The one key thing to keep in mind here is that, as with all of your communications, you should really mean it. Don't offer congratulations for the sake of congratulations. People will know, and hearing a disingenuous message is frustrating, belittling, and will feel like a waste of time. You need to make sure you are understanding and appreciating the milestones that you are congratulating these individuals on; otherwise, it will come across as hollow, meaningless, and off-putting.

What's the Next Step?

So you've found your people, you've engaged them, and they've shown interest in you and what you've got to offer. What's next? Matt points out that although LinkedIn is great for open rates, it is important to understand that this changes over time. "People don't check their LinkedIn inbox nearly as frequently as their email," so it is worth it to attempt moving your initial conversation over to email.
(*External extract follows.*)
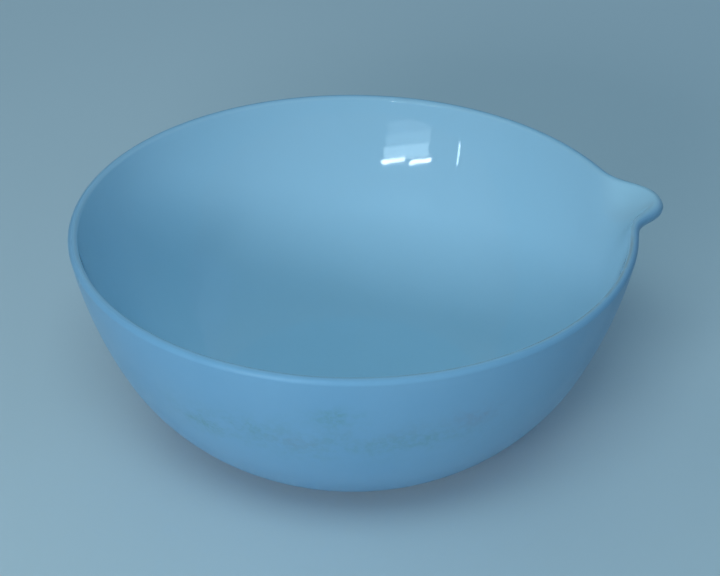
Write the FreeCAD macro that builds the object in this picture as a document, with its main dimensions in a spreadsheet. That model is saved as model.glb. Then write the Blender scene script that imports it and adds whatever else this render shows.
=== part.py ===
import FreeCAD, Part
import math
import os

# Evaporating dish: a fired porcelain bowl with a pinched pouring spout, and the clear glaze fused over it.
#
# Millimetres.  The origin is the centre of the flat resting face, +Z is up along the bowl's axis, and the
# spout points along +X.  The wall's lean is the angle between its outward normal and the horizontal: it is
# small at the rim and reaches a right angle at the resting face, where the wall lies flat.

# ------------------------------------------------------------------------------- driving dimensions
DIMENSIONS = [
    ("rim_diameter", 200.0, "outer diameter of the rim, without the spout"),
    ("bowl_height", 80.0, "from the resting face to the top of the rim"),
    ("rim_thickness", 3.4, "wall at the rim, with its glaze"),
    ("wall_taper", 0.05, "how much thicker the wall gets for each millimetre down from the rim"),
    ("floor_thickness", 5.5, "floor at the axis"),
    ("rim_lean", 9.6, "degrees of lean at the rim"),
    ("upper_arc_radius", 158.6, "outer wall, from the rim down"),
    ("upper_arc_lean", 25.0, "degrees of lean where the upper arc ends"),
    ("middle_arc_radius", 79.6, "outer wall, below the upper arc"),
    ("middle_arc_lean", 50.0, "degrees of lean where the middle arc ends"),
    ("inner_middle_radius", 86.0, "inner wall, below the upper arc"),
    ("floor_lean", 86.0, "degrees of lean where the inner corner meets the dished floor"),
    ("spout_reach", 11.3, "how far the spout pushes the rim out"),
    ("spout_half_angle", 7.05, "degrees to each side that hold most of the spout"),
    ("spout_squareness", 2.45, "how blunt the spout is in plan: 2 is a bell, more is squarer"),
    ("spout_depth", 5.0, "depth below the rim in which the push fades to about a third"),
    ("spout_swell", 2.0, "how much thicker the wall is at the spout's tip"),
    ("shoulder_reach", 0.95, "how far the rim bows out around the spout, on top of the spout's reach"),
    ("shoulder_half_angle", 20.0, "degrees to each side that hold most of the bow"),
    ("shoulder_depth", 12.0, "depth below the rim in which the bow fades to about a third"),
    ("glaze_thickness", 0.3, "clear coat over the fired body"),
    ("glaze_line", 1.2, "height above the resting face at which the outside glaze stops"),
]

# How finely the free-form skins are set out.
FAR_STEP = 10               # degrees between points round the plain part of the rim
NEAR_STEP = 2               # degrees between points round the spout
NEAR_SPAN = 28              # degrees to each side of the spout that take the near step
UPPER_RINGS = 12            # rings up the part of the wall that the spout bends
UPPER_CROWDING = 2          # how much closer together those rings are towards the rim
PLAIN_RINGS = 5             # rings along each of the other arcs
LIP_RINGS = 8               # rings over the rounded lip
PATCH_EDGES = (-180, -NEAR_SPAN, -8, 8, NEAR_SPAN, 180)   # degrees at which the skin is cut into faces
FLOOR_CENTRE = 2.0          # radius of the small flat that closes the dished floor at the axis
SLOPE_STEP = 1.0e-4         # radians either side of a point, to measure the wall's slope there
ZONE_MARGIN = 20.0          # how far the cutting zones stand clear of the dish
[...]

Do it naturally; reference your conversation on LinkedIn so you have an in, and don't just seem like spam from an unknown marketer. Once the context is set, politely offer them some help or service - the goal here being for them to see the value in continuing a relationship with you. Reassure them that this was not just a fun one-off conversation, it is something worth following and nurturing, for both of you.

Remember, outreach is just an initial step. It is vitally important, but don't feel the need to stick on LinkedIn. Know what it is useful for, just like any other tool. Use it for that purpose, then gradually move on. You'll always need to put in this effort; no one platform, medium, or person will simply do the work for you. But it is incredibly useful to know the best way to make an impression, and make sure that it sticks.